I have often cautioned fraud victims against relying on Canada’s criminal justice system to obtain a recovery. See our blog post What Fraud Victims Should Know About Problems with Criminal Restitution Orders. In an article entitled “Man Defrauds Own Family, Friends”, the story is told of how fraudster Michael Di Giulio took millions from his own family. In response to frustration with the criminal process, once of the victims was quoted as saying: “Quite frankly, I really don’t care what they do to him and how they deal with him. I need my money back. I want my money back.” (Canoe News).

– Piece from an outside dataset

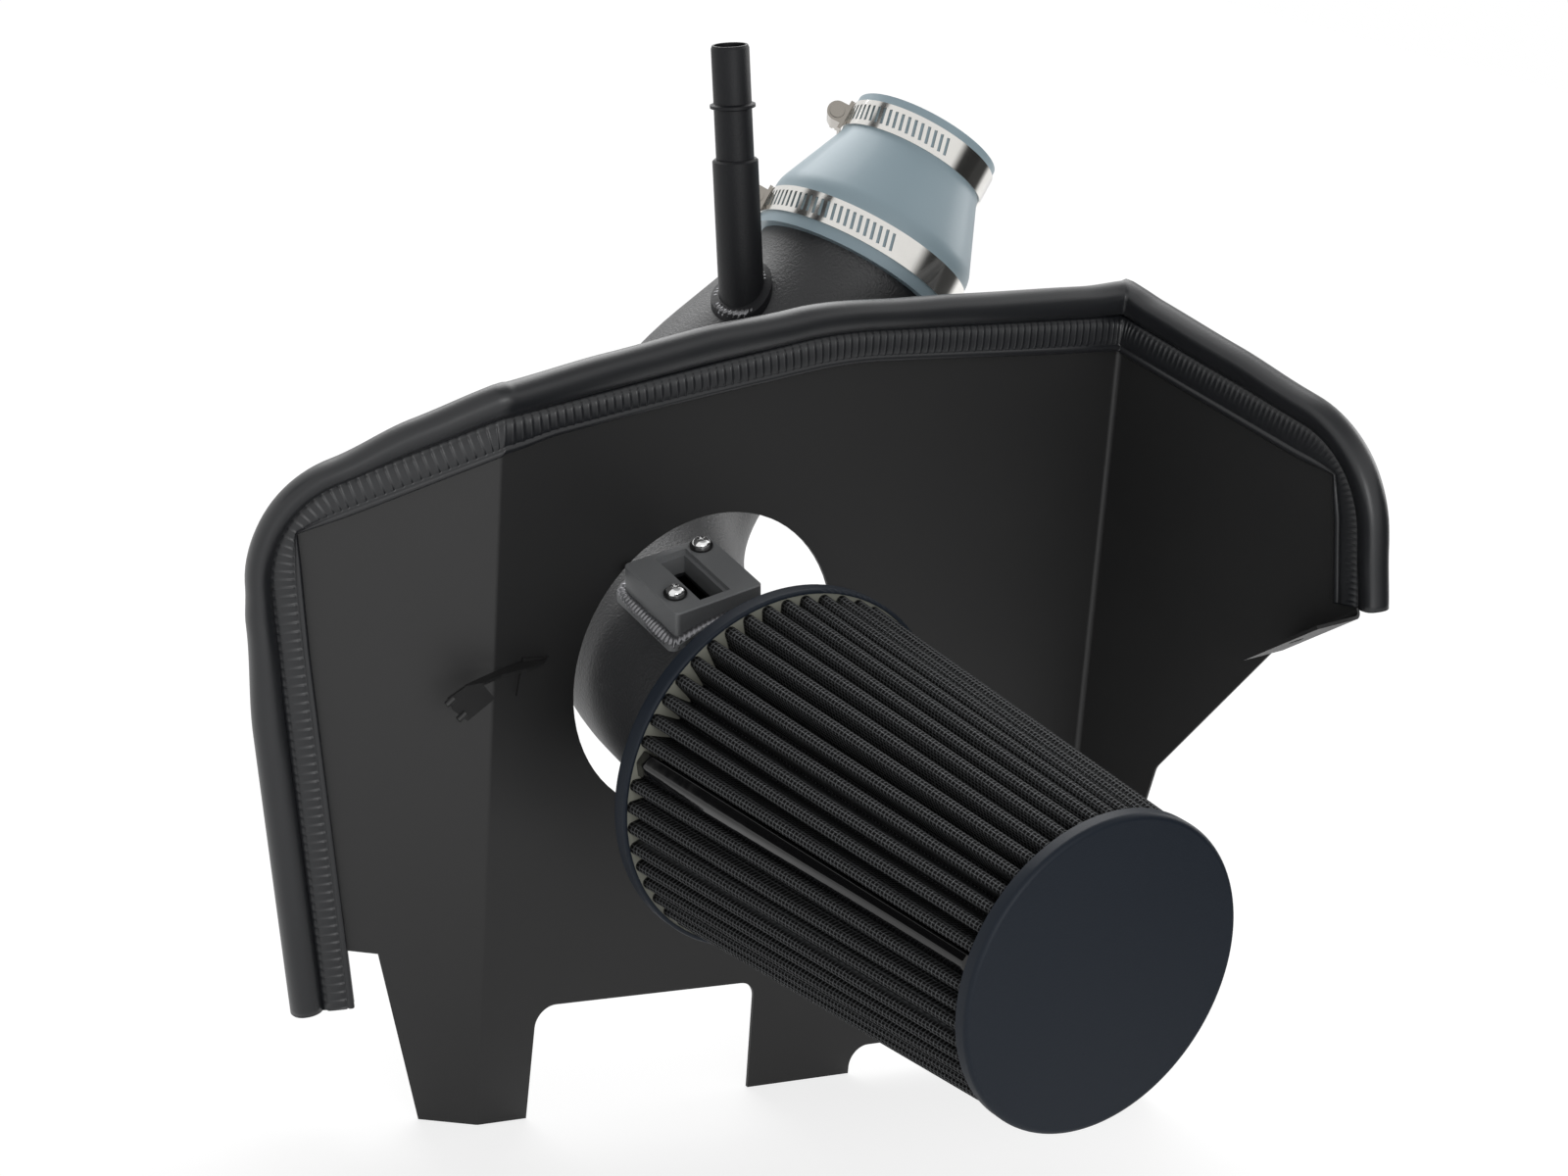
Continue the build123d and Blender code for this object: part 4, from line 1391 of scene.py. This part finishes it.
    def vent_weld(self) -> bpy.types.Object:
        """Bead round the foot of the vent tube, found by walking down its side to the tube.

        Returns:
            The piece.
        """
        foot = self.corners()[0] + self.vent_station * self.ways()[1] + np.array(self.vent_aside)
        up = unit(np.array(self.vent_way))
        side = unit(np.cross(up, np.array([0.0, 1.0, 0.0])))
        turn = np.linspace(0, 2 * math.pi, 220, endpoint=False)
        away = np.cos(turn)[:, None] * side + np.sin(turn)[:, None] * np.cross(up, side)
        wall = foot + (self.vent_radius + self.vent_gap) * away
        heights = np.linspace(5.0, 75.0, 141)
        rays = wall[:, None] + heights[None, :, None] * up
        line = self.centre_line()[::4]
        gap = np.linalg.norm(rays[:, :, None] - line, axis=-1).min(axis=2) - self.radius - self.vent_lift
        height = heights[np.argmax(gap > 0, axis=1)]
        smooth = np.convolve(np.concatenate([height[-6:], height, height[:6]]), np.ones(13) / 13, "valid")
        path = wall + smooth[:, None] * up
        normal = np.repeat(up[None], len(turn), axis=0)
        size = self.vent_bead * (1 + waves(turn, ((0.08, 1 / 3, 0.0), (0.06, 1 / 7, 1.0))))
        piece = self.bead_skin(path, normal, away, size).build("vent_weld_bead")
        # The weld finish paints sheen on the bead.
        self.palette.dress(piece, Finish.WELD)
        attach(piece, "root")
        return piece


@dataclass
class CarriedNodes:
    """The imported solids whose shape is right, each with its finish.

    Attributes:
        palette: The finishes' materials.
        angle: Edges sharper than this, in degrees, stay sharp.
        merge: Corners nearer than this, in metres, are one.
    """

    palette: Palette
    angle: float = 32.0
    merge: float = 0.000005

    @staticmethod
    def finishes() -> dict[str, Finish]:
        """Finish of each solid.

        Returns:
            Finishes by the solids' names.
        """
        # Saddles and screws take the darkened steel, a painted dark reflection.
        parts = {"band": Finish.BAND, "saddle": Finish.WORM_PAINTED_DARK_REFLECTION, "screw": Finish.WORM_PAINTED_DARK_REFLECTION}
        clamps = ["engine_clamp", "tube_clamp", "filter_clamp"]
        table = {f"{name}_{part}": finish for name in clamps for part, finish in parts.items()}
        return table | {
            "heat_shield": Finish.SHIELD,
            "line_clip": Finish.SHIELD,
            "tube_bracket": Finish.SHIELD,
            "intake_tube": Finish.TUBE,
            # The sensor block's grey colour is painted sheen over its black coat.
            "sensor_flange": Finish.BLOCK_WITH_PAINTED_SHEEN,
            "vent_tube": Finish.VENT,
            "sensor_screws": Finish.PLATE,
            "sensor_washers": Finish.WASHER,
            "bracket_bolt": Finish.WASHER,
            "bracket_nut": Finish.WASHER,
            "reducer_hose": Finish.HOSE,
            "filter_base": Finish.MOULDING,
            "filter_cap": Finish.MOULDING,
            "bond_ring": Finish.BOND,
            "filter_cage": Finish.CAGE,
        }

    def dress(self) -> None:
        """Gives every carried solid its finish, and smooth shading between its sharp edges."""
        for name, finish in self.finishes().items():
            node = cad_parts[name]
            self.palette.dress(node, finish)
            weld = node.modifiers.new("joined", "WELD")
            weld.merge_threshold = self.merge
            crease = node.modifiers.new("creases", "EDGE_SPLIT")
            crease.split_angle = math.radians(self.angle)
            log.info("dressed %s", name)


@dataclass
class Stage:
    """Floor, lamps, surroundings and camera.

    Attributes:
        eye: The camera's place, in the model's millimetres.
        right: The picture's rightward direction.
        down: The picture's downward direction.
        look: The viewing direction.
        lens: Focal length in millimetres for a 36 mm sensor.
        lit: Strength of the surroundings as a light.
        dim: Share by which the dark parts of the studio are dimmed in reflections.
        dark_turn: Turn of the studio's dark side from +X, in degrees.
        dark_edge: Cosines between which it fades in.
        spot: Direction of the dark spot that the right wing mirrors.
        spot_edge: Cosines between which it fades in.
        ceiling: How dark the ceiling is.
        ceiling_edge: Cosines from straight up between which it fades in.
        white: Strength of the surroundings in gloss.
        black: Least strength anywhere.
        floor_half: Half the floor's side, in metres.
        floor_pale: The floor's colour as the object's light meets it.
        floor_glow: The floor's own glow in gloss.
        near_floor: Colour and glow of the floor that the camera sees under the object.
        far_floor: The same far from it.
        far_edge: Distances between which the one turns into the other, in metres.
        dark_floor: Distances between which the floor takes on the studio's dark side.
    """

    eye: Triple = (-733.470, -1012.720, 589.768)
    right: Triple = (0.7864967, -0.5894281, 0.1843841)
    down: Triple = (-0.0159627, -0.3178535, -0.9480055)
    look: Triple = (0.6173882, 0.7426599, -0.2593995)
    lens: float = 74.25
    lit: float = 0.40
    dim: float = 0.95
    dark_turn: float = -34.0
    dark_edge: Pair = (0.80, 0.90)
    spot: Triple = (-0.691, 0.5355, 0.4854)
    spot_edge: Pair = (0.976, 0.988)
    ceiling: float = 0.65
    ceiling_edge: Pair = (0.78, 0.92)
    white: float = 0.95
    black: float = 0.03
    floor_half: float = 6.0
    floor_pale: float = 0.85
    floor_glow: float = 0.3
    near_floor: Pair = (0.30, 0.77)
    far_floor: Pair = (0.02, 0.99)
    far_edge: Pair = (0.5, 1.5)
    dark_floor: Pair = (0.3, 0.9)

    def camera(self) -> None:
        """Places the camera by its three axes."""
        data = bpy.data.cameras.new("camera")
        data.lens = self.lens
        data.sensor_width = 36.0
        data.clip_start = 0.01
        camera = bpy.data.objects.new("camera", data)
        bpy.context.scene.collection.objects.link(camera)
        columns = Matrix((self.right, [-v for v in self.down], [-v for v in self.look])).transposed()
        place = (np.array(self.eye) + ORIGIN_SHIFT) * MM
        camera.matrix_world = Matrix.Translation(place.tolist()) @ columns.to_4x4()
        bpy.context.scene.camera = camera

    def shade(self, kit: NodeKit, way: Socket) -> Socket:
        """Share of the dark side of the studio in a direction, to the right of the front.

        Args:
            kit: The node tree.
            way: Direction from the object, as a socket.

        Returns:
            A share from 0 to 1.
        """
        along = kit.vector("DOT_PRODUCT", way, tuple(heading(self.dark_turn, 0.0)))
        return kit.spread(along, 0.0, 1.0, *self.dark_edge)

    def floor(self) -> None:
        """Flat pale floor that the camera sees nearly white, with the object's soft shadow."""
        mesh = bpy.data.meshes.new("floor")
        half = self.floor_half
        corners = [(-half, -half, 0.0), (half, -half, 0.0), (half, half, 0.0), (-half, half, 0.0)]
        mesh.from_pydata(corners, [], [(0, 1, 2, 3)])
        floor = bpy.data.objects.new("floor", mesh)
        bpy.context.scene.collection.objects.link(floor)
        tree = NodeTree("pale_floor")
        place = tree.object_coordinates()
        distance = tree.vector("LENGTH", place)
        far = tree.spread(distance, 0.0, 1.0, *self.far_edge)
        dark = tree.math("MULTIPLY", self.shade(tree, tree.vector("NORMALIZE", place)), self.dim)
        dark = tree.math("MULTIPLY", dark, tree.spread(distance, 0.0, 1.0, *self.dark_floor))
        seen = tree.seen()
        other = tree.math("SUBTRACT", 1.0, seen)
        gloss = tree.math("MULTIPLY", tree.ray("Glossy"), other)
        kept = tree.math("SUBTRACT", 1.0, tree.math("MULTIPLY", gloss, dark))
        plain = tree.math("MULTIPLY", tree.math("MULTIPLY", kept, self.floor_pale), other)
        own, glow = (
            tree.math("MULTIPLY", seen, tree.spread(far, near_value, far_value))
            for near_value, far_value in zip(self.near_floor, self.far_floor)
        )
        own = tree.math("ADD", plain, own)
        mirrored = tree.math("MULTIPLY", tree.math("MULTIPLY", gloss, kept), self.floor_glow)
        glow = tree.math("ADD", glow, mirrored)
        tree.set(
            Base_Color=own,
            Roughness=0.9,
            Specular_IOR_Level=0.1,
            Emission_Color=(1.0, 1.0, 1.0, 1.0),
            Emission_Strength=glow,
        )
        mesh.materials.append(tree.material)

    def world(self) -> None:
        """White surroundings, dimmer as a light than as they are seen, with three dark parts in gloss.

        They are the dark side of the studio, a dark spot that the right wing mirrors, and the ceiling.
        """
        world = bpy.data.worlds.new("studio")
        bpy.context.scene.world = world
        world.use_nodes = True
        kit = NodeKit(world.node_tree)
        sky = kit.nodes["Background"]
        sky.inputs["Color"].default_value = (1.0, 1.0, 1.0, 1.0)
        way = kit.nodes.new("ShaderNodeTexCoord").outputs["Generated"]
        spot = kit.spread(kit.vector("DOT_PRODUCT", way, self.spot), 0.0, 1.0, *self.spot_edge)
        height = kit.vector("DOT_PRODUCT", way, (0.0, 0.0, 1.0))
        ceiling = kit.spread(height, 0.0, self.ceiling, *self.ceiling_edge)
        dark = kit.math("MAXIMUM", kit.math("MAXIMUM", self.shade(kit, way), spot), ceiling)
        dark = kit.math("MULTIPLY", dark, self.dim)
        gloss = kit.math("MULTIPLY", kit.ray("Glossy"), kit.math("SUBTRACT", self.white - self.lit, dark))
        extra = kit.math("MAXIMUM", kit.math("MULTIPLY", kit.seen(), 1.0 - self.lit), gloss)
        extra = kit.math("ADD", extra, kit.math("MINIMUM", gloss, 0.0))
        kit.feed(sky.inputs["Strength"], kit.math("MAXIMUM", kit.math("ADD", extra, self.lit), self.black))

    def lamp(self, name: str, place: tuple, size: float, power: float) -> None:
        """Soft square lamp that faces the middle of the object.

        Args:
            name: Name of the lamp.
            place: Where it hangs, in metres.
            size: Side of its square in metres.
            power: Power in watts.
        """
        data = bpy.data.lights.new(name, "AREA")
        data.size = size
        data.energy = power
        lamp = bpy.data.objects.new(name, data)
        lamp.location = place
        aim = Vector((0.0, 0.0, 0.2)) - Vector(place)
        lamp.rotation_euler = aim.to_track_quat("-Z", "Y").to_euler()
        bpy.context.scene.collection.objects.link(lamp)

    def build(self) -> None:
        """Makes the whole stage."""
        self.camera()
        self.floor()
        self.world()
        self.lamp("top_lamp", (0.35, 1.25, 1.6), 1.6, 24.0)
        self.lamp("key_lamp", (-0.75, -2.05, 0.65), 1.0, 12.0)
        self.lamp("side_lamp", (1.9, 0.1, 1.0), 1.0, 8.0)
        bpy.context.scene.view_settings.view_transform = "Standard"


def main() -> None:
    """Builds every piece in order and reports it."""
    logging.basicConfig(level=logging.INFO)
    palette = Palette()
    CarriedNodes(palette).dress()
    cone, tube = ConeFilter(palette), IntakeTube(palette)
    pieces = EdgeSeal(palette).build()
    pieces += [cone.media(), cone.strip(), tube.flange_weld(), tube.vent_weld()]
    for piece in pieces:
        log.info("built %s with %d faces", piece.name, len(piece.data.polygons))
    Stage().build()
    bpy.context.view_layer.update()


if __name__ == "__main__":
    main()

Ultimately this is where we find most fraud victims end up. While many fraud victims initially want the fraudster to be punished, they come to realize that the criminal justice system is a high stakes game – where Judges (who are funded by taxpayers), complain about the government-run Courts and Crown prosecutors (who are also funded by the public) as living in a culture of complacency, while fraud victims see the government and the Courts living in a culture focused on the Charter rights of the accused as if they are some holy grail at the expense of their own rights to justice.

To state otherwise, while the Courts cloak themselves in the comfort that the Charter is the ultimate law in the country, this does not resonate well with victims who have no “right” they can point to in the Charter to ensure their criminal complaint is fairly dealt with on the merits.

It is because of decisions like Jordan that fraud victims ultimately give up on pursuing justice through the criminal system. It is because the criminal process is risky at best that fraud victims should protect their own interests and pursue justice and restitution by first suing the fraudster and their accomplices in the civil court system where Charter rights do not exist. We recommend that after the civil process is protected that fraud victims consider coordinating their complaint with whatever criminal or regulatory actions the state may deem appropriate to take.